In such a situation, when a nation’s political and administrative leadership and government degenerate, the hope lies in civil society. But even there, America faced grave problems. Civil society was divided. The anti-communist network that evolved during three decades blossomed from within civil society in the 1940s and 1950s as a minority. They wielded influence because they were able to effectively lobby the Congress and the Head of the FBI. But more importantly, because the majority of the citizens were silent, inactive and misinformed by the media on public policy issues. The media played a "Goebbels" role during the McCarthy era. The mainstream media "hanged" citizens in public. The Catholic Church also fell down. Many trade unions abandoned their leaders and members. Communities ostracized their neighbors and their children. For many, it was hell on earth. But perhaps, the collaboration of the private sector in dismissing workers and denying employment to victims of the purge was the policy that made citizens feel real fear. To lose one’s means of livelihood is to lose all. The weapon of unemployment was effectively used by the Executive, the Congress and the FBI.
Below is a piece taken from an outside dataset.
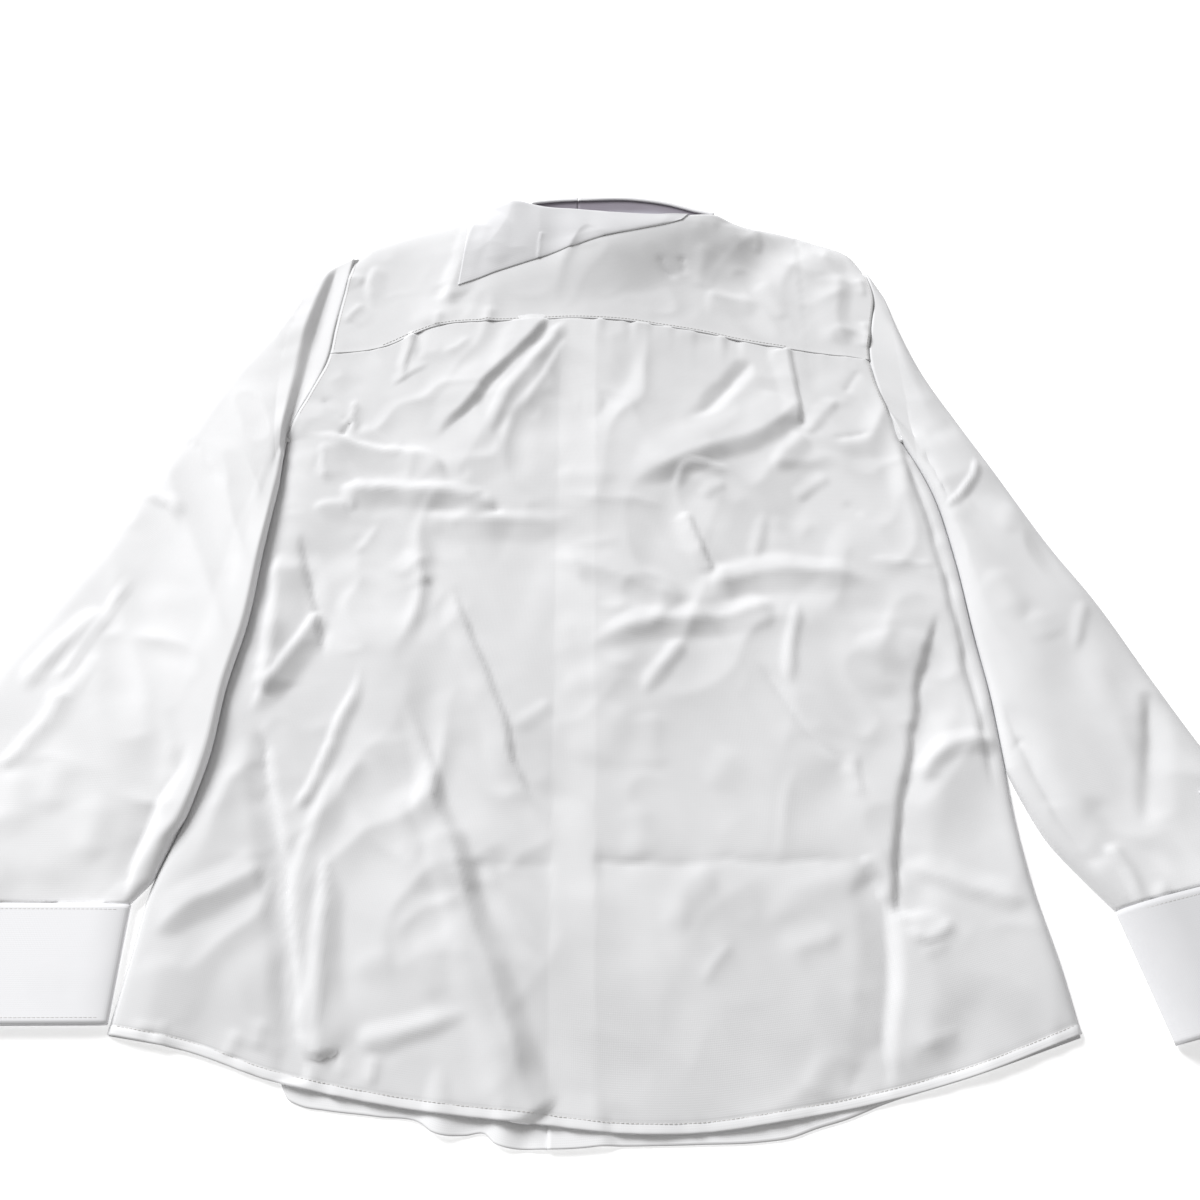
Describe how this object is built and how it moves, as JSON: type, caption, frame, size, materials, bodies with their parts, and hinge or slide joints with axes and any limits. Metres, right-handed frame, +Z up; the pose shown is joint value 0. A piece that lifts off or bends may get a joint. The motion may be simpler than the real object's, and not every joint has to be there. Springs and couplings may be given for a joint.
{
  "type": "long sleeve dress shirt",
  "caption": "Plain white men's long sleeve dress shirt, laid out flat on its front with the back up and the sleeves beside the body.",
  "frame": {"origin": "Under the middle of the laid out shirt, on the surface that it lies on.", "axes": "+Z up, +Y towards the collar, +X across towards the wearer's right sleeve; the shirt lies on its front."},
  "size_m": [0.9464, 0.7963, 0.0326],
  "materials": {
    "poplin": "white cotton poplin, thin and slightly see-through",
    "fused_poplin": "white cotton poplin, interlined and flat",
    "pearl_plastic": "pale, soft shine"
  },
  "bodies": {
    "root": {"back": "poplin", "yoke": "poplin", "front_left": "poplin", "front_right": "poplin", "placket": "poplin", "sleeve_left": "poplin", "sleeve_right": "poplin", "sleeve_placket_left": "poplin", "sleeve_placket_right": "poplin", "cuff_left": "fused_poplin", "cuff_right": "fused_poplin", "collar_stand": "fused_poplin", "collar_leaf_back": "fused_poplin", "collar_leaf_front_left": "fused_poplin", "collar_leaf_front_right": "fused_poplin", "button_front_1": "pearl_plastic", "button_front_2": "pearl_plastic", "button_front_3": "pearl_plastic", "button_front_4": "pearl_plastic", "button_front_5": "pearl_plastic", "button_front_6": "pearl_plastic", "button_front_7": "pearl_plastic", "button_collar": "pearl_plastic", "button_cuff_left": "pearl_plastic", "button_cuff_right": "pearl_plastic", "button_sleeve_left": "pearl_plastic", "button_sleeve_right": "pearl_plastic"}
  },
  "joints": []
}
However, America did emerge from nearly two decades of that "nightmare" and entered the turbulent 1960s, when citizens were awakened as never seen before, East and West, North and South, to fight for their rights and demand that their government be accountable and transparent. The seeds were planted in the previous decades when many organizations and individuals heroically stood up to McCarthyism. One such organization was the National Alliance of Postal Employees (NAPE). But that is a story to be told.